During the course of the SEC investigation, Mobil's president amended an earlier account of his role in his son's business affairs. "I could participate, I could assist, I could involve myself, I could negotiate, but I could not make the decision."
SEC lawyers contrasted this statement with one made by Mobil's president under oath in 1977 during the SEC's initial inquiry into the matter: "I never got into negotiations of any kind at all between Atlas and the Saudi shipping partners , the answer is 'No.' "
During the commission's deliberation, the SEC staff described the Atlas situation as "bad conduct" but probably not a violation of law, according to a subcommittee staff memo prepared for the hearing.
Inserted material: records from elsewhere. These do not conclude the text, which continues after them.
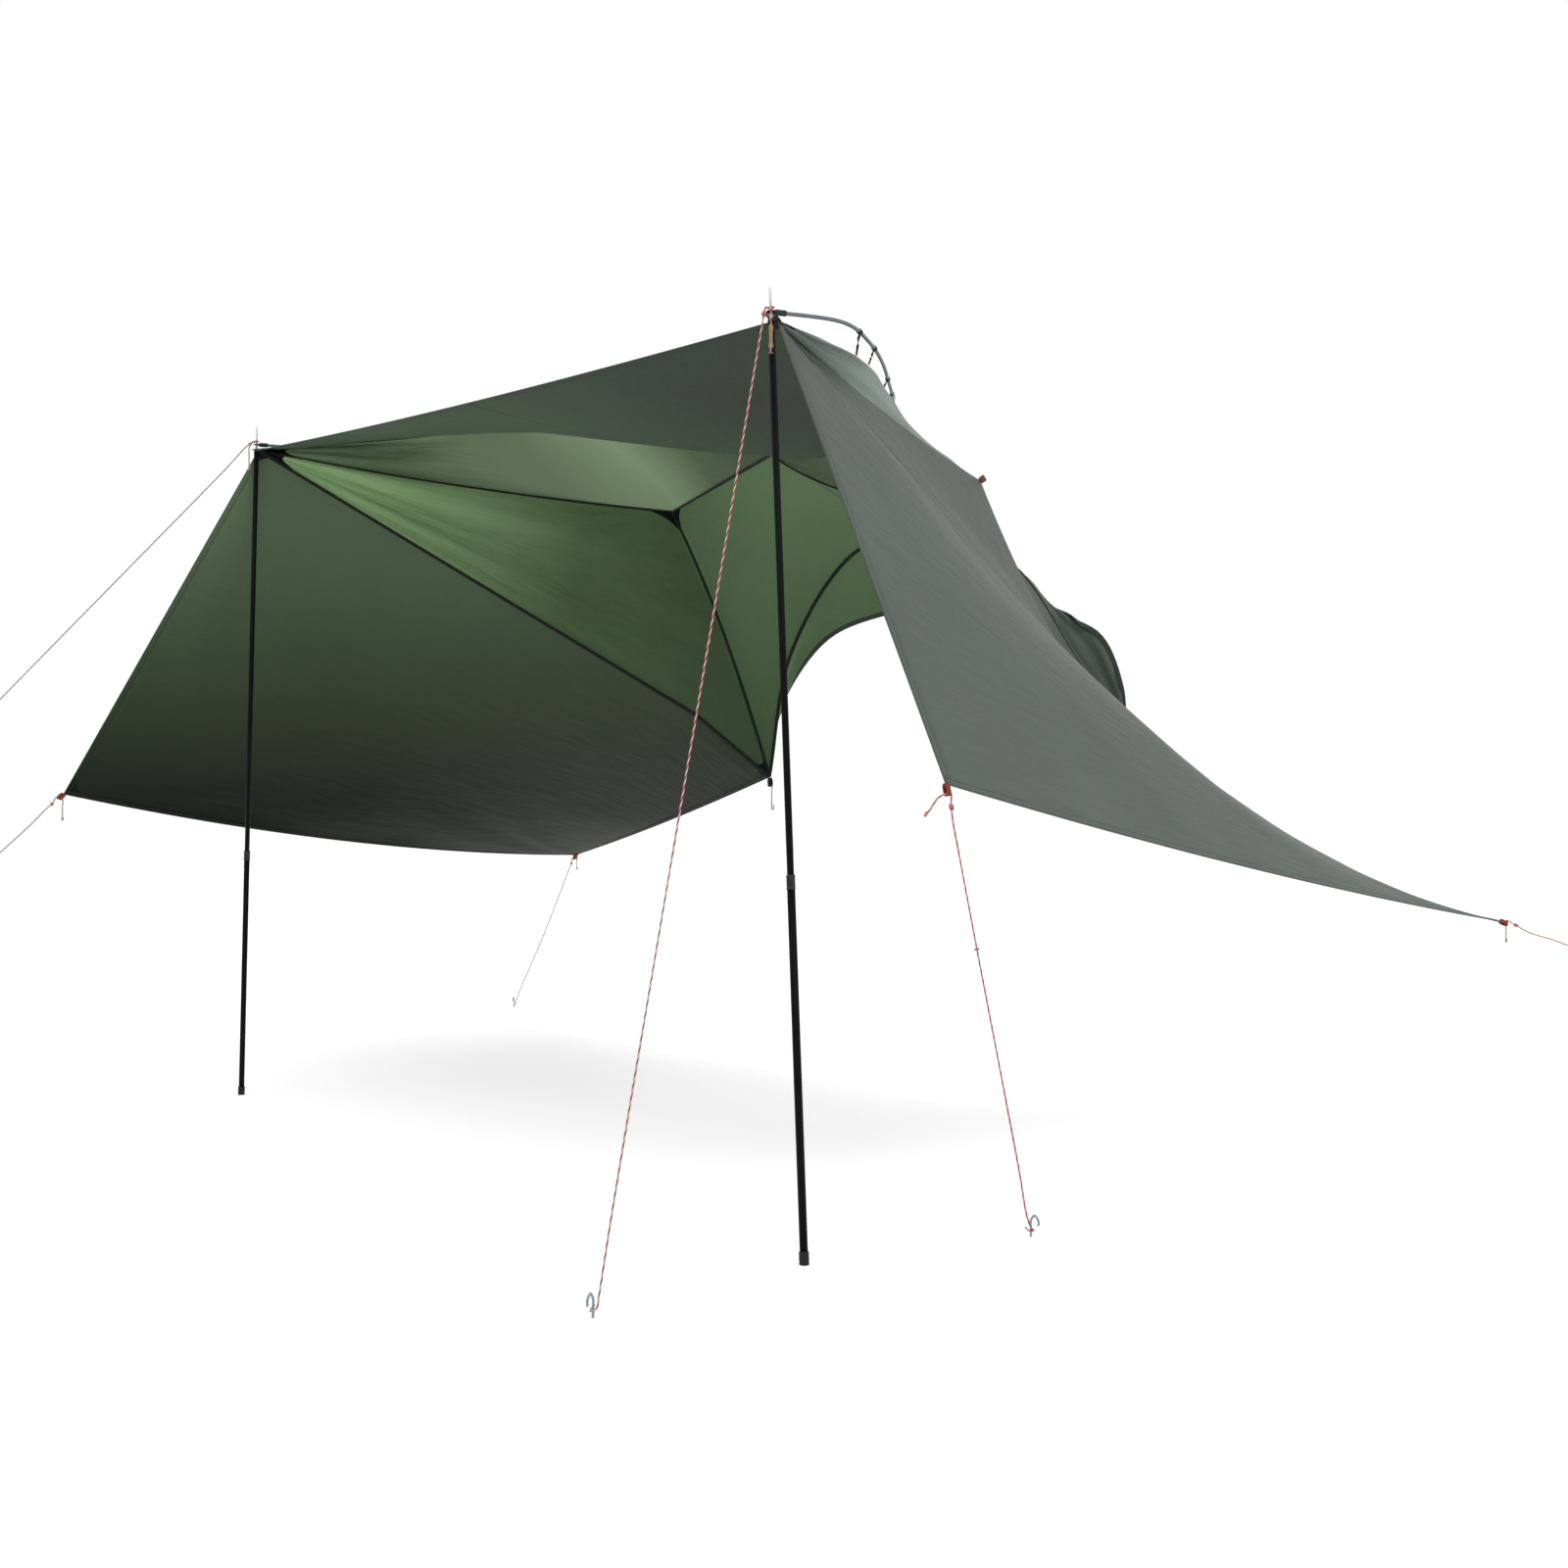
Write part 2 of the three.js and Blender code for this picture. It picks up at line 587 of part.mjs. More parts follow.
function rodSocket(name, pinAxis, share, inward) {
  const start = rodCurve.getPointAt(share);
  const along = (length) => share + inward * rodShare(length);
  const span = (from, to) => new CurveSpan(rodCurve, along(from), along(to));
  const bore = rodRadius + rodClearance;
  const leanTo = new THREE.Quaternion().setFromUnitVectors(up, pinAxis);
  const onPin = (geometry) => asSolid(geometry.applyQuaternion(leanTo).translate(start.x, start.y, start.z));
  const ring = onPin(turned(rodProfile(endRingDiameter / 2, -endRingThickness / 2, endRingThickness / 2)));
  const eye = onPin(turned(rodProfile(pinDiameter / 2 + clearance, -cutOverrun, cutOverrun)));
  const reach = socketSetback + socketLength;
  const round = (from, to, radius) => asSolid(tubeAlong(span(from, to), radius, roundSides, socketSteps));
  const barrel = round(endRingDiameter / 4, reach, bore + socketWall);
  const hollow = round(socketSetback, reach + cutOverrun, bore);
  addPart(name, fromSolid(ring.add(barrel).subtract(hollow).subtract(eye)), blackPlastic);
}

rodSocket('right_rod_socket', onRightPin(1).sub(onRightPin(0)), 0, 1);
rodSocket('left_rod_socket', onLeftPin(1).sub(onLeftPin(0)), 1, -1);

// Clips: a ring about the rod and a strap down to the roof's crest
const crest = joined(edges.crestLeft, edges.crestRight);
const nearestOnCrest = (point) => crest.reduce((best, spot, i) => (
  spot.distanceTo(point) < crest[best].distanceTo(point) ? i : best), 0);
function roofClip(index, share) {
  const ring = rodCurve.getPointAt(share);
  const nearest = nearestOnCrest(ring);
  const foot = crest[nearest];
  const crestWay = crest[nearest + 1].clone().sub(crest[nearest - 1]);
  const tangent = rodCurve.getTangentAt(share);
  const bore = rodRadius + rodClearance;
  const down = foot.clone().sub(ring);
  const turnTo = new THREE.Quaternion().setFromUnitVectors(up, tangent);
  const onRod = (geometry) => asSolid(geometry.applyQuaternion(turnTo).translate(ring.x, ring.y, ring.z));
  const loop = onRod(turned(rodProfile(bore + clipWall, -clipLength / 2, clipLength / 2)));
  const hollow = onRod(turned(rodProfile(bore, -strapWidth - cutOverrun, strapWidth + cutOverrun)));
  const strapLength = down.length() - bore - clipWall / 2;
  const strap = new THREE.BoxGeometry(strapLength, strapThickness, strapWidth);
  strap.translate(bore + clipWall / 2 + strapLength / 2, 0, 0);
  const clip = loop.add(asSolid(framed(strap, ring, down, crestWay))).subtract(hollow);
  addPart(`roof_clip_${index + 1}`, clearOfCloth(clip), blackWebbing);
}
clipShares.forEach((share, index) => roofClip(index, share));

// Webbing loops sewn to the corners, each standing out along its own pull
const racetrack = (length, height) => {
  const radius = height / 2;
  const shape = new THREE.Shape();
  shape.moveTo(0, -radius);
  shape.lineTo(length - radius, -radius);
  for (let i = 1; i < bendSteps; i += 1) {
    const turn = -Math.PI / 2 + (i * Math.PI) / bendSteps;
    shape.lineTo(length - radius + radius * Math.cos(turn), radius * Math.sin(turn));
  }
  shape.lineTo(length - radius, radius);
  shape.lineTo(0, radius);
  shape.closePath();
  return shape;
};

function webbingLoop(name, corner, pull, clothNormal, material, lift = 0, length = loopLength) {
  const shape = racetrack(length, loopHeight);
  const slot = racetrack(length - 2 * loopWall, loopHeight - 2 * loopWall);
  const hole = new THREE.Path(slot.getPoints().map((p) => new THREE.Vector2(p.x + loopWall, p.y)));
  shape.holes.push(hole);
  const band = new THREE.ExtrudeGeometry(shape, { depth: loopWidth, bevelEnabled: false });
  band.translate(0, 0, -loopWidth / 2);
  const along = pull.clone().normalize();
  const origin = corner.clone().addScaledVector(along, lift - loopSewn);
  const across = along.clone().cross(clothNormal).normalize();
  addPart(name, clearOfCloth(asSolid(framed(band, origin, along, across))), material);
}

const leftWingFace = outwardOf(at.leftTop, at.frontLeft, at.wingLeft);
const rightWingFace = outwardOf(at.rightTop, at.frontRight, at.wingRight);
const rearFace = outwardOf(at.crownLeft, at.crownRight, at.backLeft);
const away = (x, y, z) => new THREE.Vector3(x, y, z);
webbingLoop('front_right_loop', at.frontRight, away(0.18, 0.08, -1), rightWingFace, redWebbing);
webbingLoop('front_left_loop', at.frontLeft, away(-0.73, -0.38, -0.57), leftWingFace, redWebbing);
webbingLoop('wing_right_loop', at.wingRight, away(0.6, 0.7, -0.35), rightWingFace, redWebbing);
webbingLoop('wing_left_loop', at.wingLeft, away(-0.7, 0.14, -0.7), leftWingFace, redWebbing);
const clearBelow = loopSewn + 4 * clearance;
webbingLoop('back_left_loop', at.backLeft, away(0.05, 0.05, -1), rearFace, blackWebbing, clearBelow);
for (const [name, corner] of [['crown_left_loop', at.crownLeft], ['crown_right_loop', at.crownRight]]) {
  const straightOut = spotNormals.get(spotKey(corner)).clone().normalize();
  webbingLoop(name, corner, straightOut, rightWingFace, redWebbing, clothThickness / 2, crownLoopLength);
}

// Guy ropes: each route is a list of points, in millimetres, from its hanging tail to its far end
const routes = {
  right_top_guy: [
    [-181, 34, 2424], [-181, 34, 2470], [-181, 34, 2525], [-185, 38, 2550], [-195, 56, 2556],
    [-205, 58, 2556], [-210, 48, 2556], [-201, 32, 2553], [-194, 22, 2536], [-123, -177, 1832],
    [-29, -441, 902], [40, -633, 223],
    [64, -684, 50], [71, -696, 22], [66, -708, 18], [55, -701, 18], [54, -689, 26],
  ],
  left_top_guy: [
    [-3399, -69, 2556], [-3399, -69, 2610], [-3398, -68, 2650], [-3390, -58, 2669], [-3378, -51, 2671],
    [-3376, -40, 2671], [-3388, -38, 2671], [-3408, -57, 2667], [-3507, -136, 2553], [-3805, -374, 2212],
    [-4152, -652, 1814], [-4330, -794, 1610],
  ],
  front_right_guy: [
    [-117, 546, 1171], [-104, 556, 1190], [-85, 568, 1222], [-69, 580, 1234], [-72, 608, 1236],
    [-66, 603, 1205], [-57, 601, 1157], [-42, 607, 1077], [10, 630, 795], [78, 660, 433],
    [127, 681, 170], [145, 689, 60], [154, 698, 22], [168, 694, 18], [162, 681, 18], [149, 680, 26],
  ],
  front_left_guy: [
    [-4157, -561, 1140], [-4157, -561, 1190], [-4156, -562, 1231], [-4148, -588, 1237], [-4175, -595, 1212],
    [-4205, -610, 1190], [-4300, -652, 1116], [-4510, -763, 950],
  ],
  wing_right_guy: [
    [-255, 3984, 640], [-256, 3985, 690], [-256, 3985, 706], [-261, 4000, 729], [-239, 4019, 713],
    [-200, 4065, 680], [-130, 4152, 645], [-60, 4240, 600],
  ],
  wing_left_guy: [
    [-4826, 2420, 850], [-4826, 2420, 890], [-4826, 2418, 918], [-4825, 2391, 912], [-4850, 2400, 888],
    [-4900, 2412, 842], [-5297, 2497, 457], [-5755, 2592, 36], [-5766, 2599, 22], [-5779, 2591, 18],
    [-5768, 2580, 18], [-5757, 2581, 24],
  ],
  hook_line: [
    [-2213, 1664, 1286], [-2199, 1663, 1287], [-2185, 1661, 1286], [-2186, 1663, 1268], [-2192, 1666, 1246],
    [-2193, 1667, 1222],
  ],
};

// Steps follow the route's points, so that tight loops keep their shape
class Route extends THREE.CatmullRomCurve3 {
  getPointAt(share, target) {
    return this.getPoint(share, target);
  }

  getTangentAt(share, target) {
    return this.getTangent(share, target);
  }
}

function rope(name, diameter, material) {
  const points = routes[name].map(([x, y, z]) => new THREE.Vector3(x, y, z));
  const curve = new Route(points, false, 'centripetal');
  addPart(name, tubeAlong(curve, diameter / 2, ropeSides, ropeStepsPerPoint * (points.length - 1)), material);
}

rope('right_top_guy', ropeDiameter, paleRope);
rope('left_top_guy', ropeDiameter, paleRope);
rope('front_right_guy', ropeDiameter, redRope);
rope('front_left_guy', ropeDiameter, paleRope);
rope('wing_right_guy', ropeDiameter, orangeRope);
rope('wing_left_guy', ropeDiameter, paleRope);
rope('hook_line', hookLineDiameter, redRope);

// Pegs: the hooked heads that stand out of the ground, each hook turned from the tent, inside its rope's turn
const turnFromEnd = -3;

function peg(name, ropeName, awayX, awayY) {
  const side = new THREE.Vector3(awayX, awayY, 0).normalize();
  const turn = new THREE.Vector3(...routes[ropeName].at(turnFromEnd));
  const { x, y } = turn.addScaledVector(side, -(ropeDiameter + pegDiameter) / 2 - pegPlay);
  const spot = (reach, height) => new THREE.Vector3(x, y, height).addScaledVector(side, reach);
  const curve = new Route([
    spot(0, 0), spot(0, pegRise / 2), spot(0, pegRise), spot(pegHookReach / 2, pegRise + pegHookDrop),
    spot(pegHookReach, pegRise), spot(pegHookReach, pegRise - pegHookDrop),
  ], false, 'centripetal');
  const steel = asSolid(tubeAlong(curve, pegDiameter / 2, rodSides, pegSteps));
  const below = asSolid(new THREE.BoxGeometry(pegRise, pegRise, pegRise).translate(x, y, -pegRise / 2));
  addPart(name, fromSolid(steel.subtract(below)), pegSteel);
}

peg('right_top_peg', 'right_top_guy', 0.336, -0.942);
peg('front_right_peg', 'front_right_guy', 0.925, 0.379);
peg('wing_left_peg', 'wing_left_guy', -0.981, 0.193);

// A flat runner on the front guy, and a long one hanging on the tail of the right top guy
function onRoute(name, index) {
  const around = routes[name].slice(index - 1, index + 2);
  const [from, spot, to] = around.map((point) => new THREE.Vector3(...point));
  return { spot, way: to.sub(from).normalize() };
}

const runnerHole = ropeDiameter / 2 + rodClearance;
const flatRunner = new THREE.Shape();
flatRunner.moveTo(-runnerWidth / 2, -runnerWidth / 2);
flatRunner.lineTo(runnerWidth / 2, -runnerWidth / 2);
flatRunner.lineTo(runnerWidth / 2, runnerLength - runnerWidth / 2);
flatRunner.lineTo(-runnerWidth / 2, runnerLength - runnerWidth / 2);
flatRunner.closePath();
flatRunner.holes.push(circle(runnerHole, roundSides));
const runnerPlate = new THREE.ExtrudeGeometry(flatRunner, { depth: runnerThickness, bevelEnabled: false });
const frontSpot = onRoute('front_right_guy', 8);
runnerPlate.translate(0, 0, -runnerThickness / 2);
runnerPlate.applyQuaternion(new THREE.Quaternion().setFromUnitVectors(up, frontSpot.way));
addPart('front_runner', runnerPlate.translate(...frontSpot.spot.toArray()), tanPlastic);

const tailSpot = onRoute('right_top_guy', 1);
const halfRunner = hangingRunnerLength / 2;
const tailRunner = turned(ringProfile(runnerHole, hangingRunnerDiameter / 2, -halfRunner, halfRunner));
addPart('tail_runner', tailRunner.translate(...tailSpot.spot.toArray()), tanPlastic);

// The hook on the short line at the back corner
const lineEnd = new THREE.Vector3(...routes.hook_line[routes.hook_line.length - 1]);
const hookSpot = (x, z) => lineEnd.clone().add(new THREE.Vector3(x, 0, z - clearance));
const hookCurve = new Route([
  hookSpot(0, 0), hookSpot(0, -hookHeight / 2), hookSpot(0, -hookHeight),
  hookSpot(hookReach / 2, -hookHeight - hookReach / 2),
  hookSpot(hookReach, -hookHeight), hookSpot(hookReach, -hookHeight / 2),
], false, 'centripetal');
addPart('line_hook', tubeAlong(hookCurve, hookWireDiameter / 2, rodSides, pegSteps), redWebbing);

export default tent;
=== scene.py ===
"""A pitched car tent: a sewn canopy on two telescoping poles and a bowed rod, held out by guy ropes.

Metres, +Z up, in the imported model's own frame: the origin is the middle of the right pole's foot.
"""
import math

import bmesh
import bpy
import numpy as np
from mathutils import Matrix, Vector, noise


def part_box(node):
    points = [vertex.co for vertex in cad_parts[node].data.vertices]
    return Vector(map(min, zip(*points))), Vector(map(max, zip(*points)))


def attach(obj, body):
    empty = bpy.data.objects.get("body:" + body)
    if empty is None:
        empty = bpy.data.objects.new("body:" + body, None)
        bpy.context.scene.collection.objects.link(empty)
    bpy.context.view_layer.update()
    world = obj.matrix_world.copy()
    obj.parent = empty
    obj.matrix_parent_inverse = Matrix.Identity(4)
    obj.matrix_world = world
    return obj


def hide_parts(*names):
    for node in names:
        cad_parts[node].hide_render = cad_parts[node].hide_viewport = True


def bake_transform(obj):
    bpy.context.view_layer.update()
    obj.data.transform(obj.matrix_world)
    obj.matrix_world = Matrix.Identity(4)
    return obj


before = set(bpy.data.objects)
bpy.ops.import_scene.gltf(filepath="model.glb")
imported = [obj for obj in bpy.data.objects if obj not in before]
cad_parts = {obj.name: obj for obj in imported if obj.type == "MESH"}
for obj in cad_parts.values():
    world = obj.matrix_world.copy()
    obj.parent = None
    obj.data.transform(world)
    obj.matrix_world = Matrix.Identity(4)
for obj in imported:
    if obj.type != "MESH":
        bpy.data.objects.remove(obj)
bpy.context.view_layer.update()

# Camera, from the vanishing lines and the known sizes in the photograph
PHOTO_SIDE_PX = 1600
FOCAL_PX = 1859
HORIZON_PX = 822.6
SENSOR_WIDTH = 36.0
CAMERA_AT = (3.649, -3.066, 1.20)
CAMERA_AZIMUTH = 50.6

# Overall sizes, repeated from the part's source
POLE_SPAN = 3.64
WING_REACH = 3.974
ROOF_HEIGHT = 2.53
SCALE = np.array([POLE_SPAN, WING_REACH, ROOF_HEIGHT])
UP = np.array([0.0, 0.0, 1.0])
CLOTH_THICKNESS = 0.0012

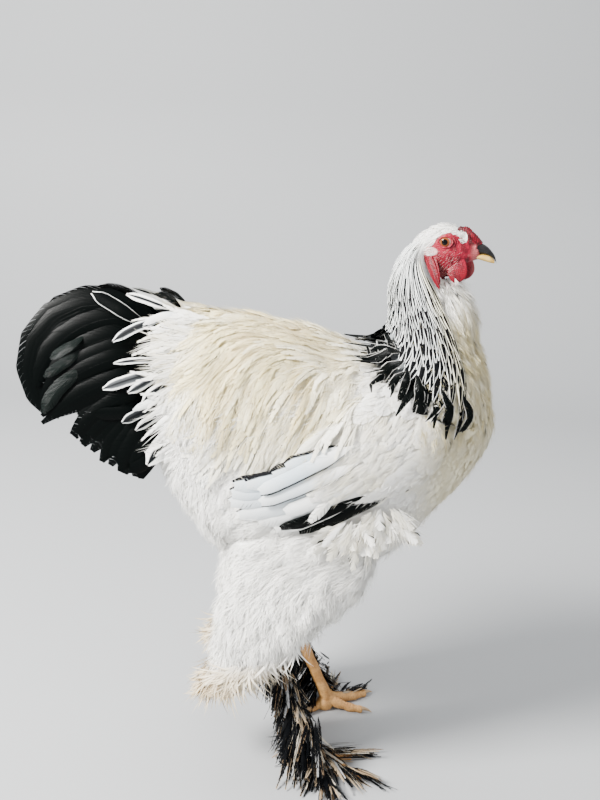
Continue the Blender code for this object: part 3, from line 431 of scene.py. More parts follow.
class Solid:
    """Closed pieces gathered to be fused into one surface."""

    def __init__(self):
        self.points, self.faces, self.count = [], [], 0

    def add_grid(self, grid, ring=False):
        rows, around, _ = grid.shape
        self.points.append(grid.reshape(-1, 3))
        self.faces += grid_faces(rows, around, self.count, ring=ring)
        self.count += rows * around

    def add_ball(self, centre, radii, around=16, rows=10):
        low = np.linspace(-math.pi / 2 + 0.12, math.pi / 2 - 0.12, rows)[:, None]
        turn = circle(around)[None]
        ball = vec(np.cos(low) * np.cos(turn), np.cos(low) * np.sin(turn), np.sin(low))
        self.add_grid(np.asarray(centre) + ball * np.asarray(radii))

    def fused(self, voxel, smoothing):
        """Points, triangles and normals of one skin over all the pieces."""
        loose = bpy.data.meshes.new("loose")
        loose.from_pydata([tuple(p) for p in np.concatenate(self.points)], [], self.faces)
        loose.update()
        work = bmesh.new()
        work.from_mesh(loose)
        bmesh.ops.recalc_face_normals(work, faces=work.faces)
        work.to_mesh(loose)
        work.free()
        obj = bpy.data.objects.new("loose", loose)
        bpy.context.scene.collection.objects.link(obj)
        remesh = obj.modifiers.new("fuse", "REMESH")
        remesh.mode = "VOXEL"
        remesh.voxel_size = voxel
        soft = obj.modifiers.new("soft", "SMOOTH")
        soft.factor = 0.5
        soft.iterations = smoothing
        bpy.context.view_layer.update()
        mesh = bpy.data.meshes.new_from_object(obj.evaluated_get(bpy.context.evaluated_depsgraph_get()))
        mesh.calc_loop_triangles()
        triangles = read(mesh.loop_triangles, "vertices", int)
        skin = read(mesh.vertices, "co"), triangles, read(mesh.vertices, "normal")
        bpy.data.objects.remove(obj)
        bpy.data.meshes.remove(loose)
        bpy.data.meshes.remove(mesh)
        return skin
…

Loomis agreed with Sporkin that "there is probably a need for changes in the rules and maybe the law" as long as those changes did not impose an "unnecessary burden" on the corporate sector.
When Sporkin left the SEC in May, 1981, to become general counsel of the Central Intelligence Agency, he said "everybody was on board" for a Mobil disclosure, but when the matter was taken up with the commission, the commissioners "were not aware of the whole background" to the negotiations.
"I feel if they would have understood the background, it would have come out different," Sporkin said.